When I went to bed last night I had good intentions. I knew I'd have a meeting and I wouldn't get to exercise in the evening, so I set my alarm to get up early in the morning.
And then I reset it when I got up at 5 to go to the bathroom.
And then hit the snooze button.
I started the day with good intentions... but somehow they didn't stay that way.
As I've reflected all day about my life, I am thankful for the blessings I have, but I also know for whatever reason I am still struggling. This is a season of discontent. It's been that way for a while now, and the harder that I strive, the more uncomfortable I feel in my own skin. I feel like I'm shouting at the sky sometimes, but the truth is, I have stopped even whispering.
None of this makes logical sense... except that it is all about what you put in, what you feed yourself, and for far too long my diet has been social media crap.
Excuse my language... but I've realized that the nastiness affects me.
It has made me question my faith. It has made me question who I am and what I believe. I see the posts that some people callously make, and I hope that they aren't the only Jesus somebody sees... and then I realize that the same could probably be said for myself.
I don't profess to have all the answers, but I also know that we are each put on this earth for a purpose. I've not figured out exactly what mine is... but I think it has to do with words. I feel in my heart that I'm a writer, and that God means for me to write... but I keep on saying "yes" to things I have no business saying yes to.
And that makes me ask what I want to say yes to...
Yes to spending more time with the most important people.
Yes to fostering real life friendships (I need some help with this one!)
Yes to taking care of myself (my blood pressure was up everytime a student took it today during physical assessment. I weigh more now than I ever have... and some of it is physical weight.)
Yes to doing things that I enjoy.
I want to start saying no to things that make me feel inferior, things that I feel like I "should" do for whatever reason.
I started asking myself today "What do you know that is true?" in preparation for a sappy facebook post and I realized that honestly, I don't know much that is true.
Our society feels like one fat lie.
I know that God is truth, but honestly what I'm seeing out of some people in His church doesn't feel like truth to me, and that's a huge struggle for me right now.
I do know that He says if we seek Him, He shall be found. I just think maybe that for the last few years, I've been seeking Him in the wrong way.
Seeking Him by trying to prove how good I am.
Seeking Him by reading the Bible to just get through it.

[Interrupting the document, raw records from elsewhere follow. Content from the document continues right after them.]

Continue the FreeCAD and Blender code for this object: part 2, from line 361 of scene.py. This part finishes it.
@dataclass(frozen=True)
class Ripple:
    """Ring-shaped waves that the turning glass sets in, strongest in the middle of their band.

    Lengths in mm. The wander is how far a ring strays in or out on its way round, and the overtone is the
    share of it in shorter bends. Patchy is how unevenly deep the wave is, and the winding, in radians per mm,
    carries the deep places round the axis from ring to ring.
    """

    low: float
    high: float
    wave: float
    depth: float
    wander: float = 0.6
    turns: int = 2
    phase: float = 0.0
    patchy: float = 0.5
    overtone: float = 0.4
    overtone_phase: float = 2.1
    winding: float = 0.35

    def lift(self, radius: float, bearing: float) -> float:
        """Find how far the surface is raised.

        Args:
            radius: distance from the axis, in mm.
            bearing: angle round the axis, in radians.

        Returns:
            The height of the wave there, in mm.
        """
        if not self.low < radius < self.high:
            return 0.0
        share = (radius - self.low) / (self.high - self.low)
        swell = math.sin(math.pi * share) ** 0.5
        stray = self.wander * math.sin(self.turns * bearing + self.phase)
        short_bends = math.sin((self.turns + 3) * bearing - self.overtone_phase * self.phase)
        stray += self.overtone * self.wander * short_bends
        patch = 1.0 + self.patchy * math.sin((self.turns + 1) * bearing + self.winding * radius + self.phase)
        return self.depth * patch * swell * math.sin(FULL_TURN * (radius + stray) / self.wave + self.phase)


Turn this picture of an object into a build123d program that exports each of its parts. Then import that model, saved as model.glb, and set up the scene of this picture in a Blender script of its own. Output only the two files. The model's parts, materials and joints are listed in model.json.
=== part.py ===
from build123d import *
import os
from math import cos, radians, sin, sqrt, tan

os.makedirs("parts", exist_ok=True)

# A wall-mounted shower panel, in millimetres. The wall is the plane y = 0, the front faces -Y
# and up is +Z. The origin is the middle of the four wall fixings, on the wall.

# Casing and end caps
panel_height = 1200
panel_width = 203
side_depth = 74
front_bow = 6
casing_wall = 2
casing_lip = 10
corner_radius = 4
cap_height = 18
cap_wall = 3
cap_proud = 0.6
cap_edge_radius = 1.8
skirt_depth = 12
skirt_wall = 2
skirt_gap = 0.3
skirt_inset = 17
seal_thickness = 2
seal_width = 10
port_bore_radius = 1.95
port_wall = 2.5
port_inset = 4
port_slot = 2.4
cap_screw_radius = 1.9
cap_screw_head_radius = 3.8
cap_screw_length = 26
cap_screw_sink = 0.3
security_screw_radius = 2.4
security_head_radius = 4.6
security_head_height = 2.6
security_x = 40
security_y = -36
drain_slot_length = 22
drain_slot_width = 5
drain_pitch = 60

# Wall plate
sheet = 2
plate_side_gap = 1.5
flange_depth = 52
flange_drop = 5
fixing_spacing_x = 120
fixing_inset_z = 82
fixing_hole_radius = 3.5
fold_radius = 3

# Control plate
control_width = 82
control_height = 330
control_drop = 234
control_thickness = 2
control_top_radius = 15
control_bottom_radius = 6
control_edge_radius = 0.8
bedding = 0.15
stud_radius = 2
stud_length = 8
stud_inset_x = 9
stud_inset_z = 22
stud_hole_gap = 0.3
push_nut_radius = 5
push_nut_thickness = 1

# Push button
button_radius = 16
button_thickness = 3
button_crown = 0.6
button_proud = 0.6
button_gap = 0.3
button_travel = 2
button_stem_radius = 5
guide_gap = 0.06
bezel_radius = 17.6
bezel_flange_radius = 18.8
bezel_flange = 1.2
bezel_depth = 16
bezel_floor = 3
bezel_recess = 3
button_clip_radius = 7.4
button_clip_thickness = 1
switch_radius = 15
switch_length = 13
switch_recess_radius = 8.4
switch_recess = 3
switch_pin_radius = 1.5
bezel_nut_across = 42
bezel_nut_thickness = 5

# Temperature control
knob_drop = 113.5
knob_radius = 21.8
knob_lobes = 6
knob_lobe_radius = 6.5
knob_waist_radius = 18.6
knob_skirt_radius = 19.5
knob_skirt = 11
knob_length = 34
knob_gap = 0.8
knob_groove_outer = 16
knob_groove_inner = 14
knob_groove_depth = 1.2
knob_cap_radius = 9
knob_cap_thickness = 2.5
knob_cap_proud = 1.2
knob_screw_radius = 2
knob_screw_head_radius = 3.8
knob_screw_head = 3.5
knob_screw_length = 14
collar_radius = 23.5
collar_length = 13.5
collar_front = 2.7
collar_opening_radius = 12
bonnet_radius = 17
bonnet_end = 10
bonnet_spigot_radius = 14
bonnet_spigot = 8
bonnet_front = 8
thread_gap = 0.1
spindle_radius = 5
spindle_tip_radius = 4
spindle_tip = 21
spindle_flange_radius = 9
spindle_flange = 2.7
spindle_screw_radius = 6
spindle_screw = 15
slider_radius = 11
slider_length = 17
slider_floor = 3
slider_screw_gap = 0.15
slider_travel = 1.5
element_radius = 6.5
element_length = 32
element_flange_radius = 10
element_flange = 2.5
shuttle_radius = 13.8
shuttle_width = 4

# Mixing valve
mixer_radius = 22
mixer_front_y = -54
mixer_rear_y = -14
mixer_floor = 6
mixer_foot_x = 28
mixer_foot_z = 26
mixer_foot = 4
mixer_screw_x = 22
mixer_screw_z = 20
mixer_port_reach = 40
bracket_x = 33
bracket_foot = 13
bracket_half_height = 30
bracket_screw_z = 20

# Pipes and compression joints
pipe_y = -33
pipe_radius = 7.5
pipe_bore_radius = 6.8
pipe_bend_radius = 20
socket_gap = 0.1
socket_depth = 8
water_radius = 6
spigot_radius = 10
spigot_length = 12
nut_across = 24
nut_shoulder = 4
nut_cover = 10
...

And, if I'm honest, I've been seeking Him after I've been seeking everything else.
So... as I begin this next year of Lauren's story, I'm recommitting... again.
I'll still get it wrong. I'll still miss the point. I'll still be selfish. I'll still hit the snooze button...
but I'm learning that no mater what I do, I can't be perfect, and that's ok.
There is truth in being who you are, all the glorious mess...
So, happy birthday to me.
Sorry this tidbit was a little heavier than normal. Thanks for being there to help me process through.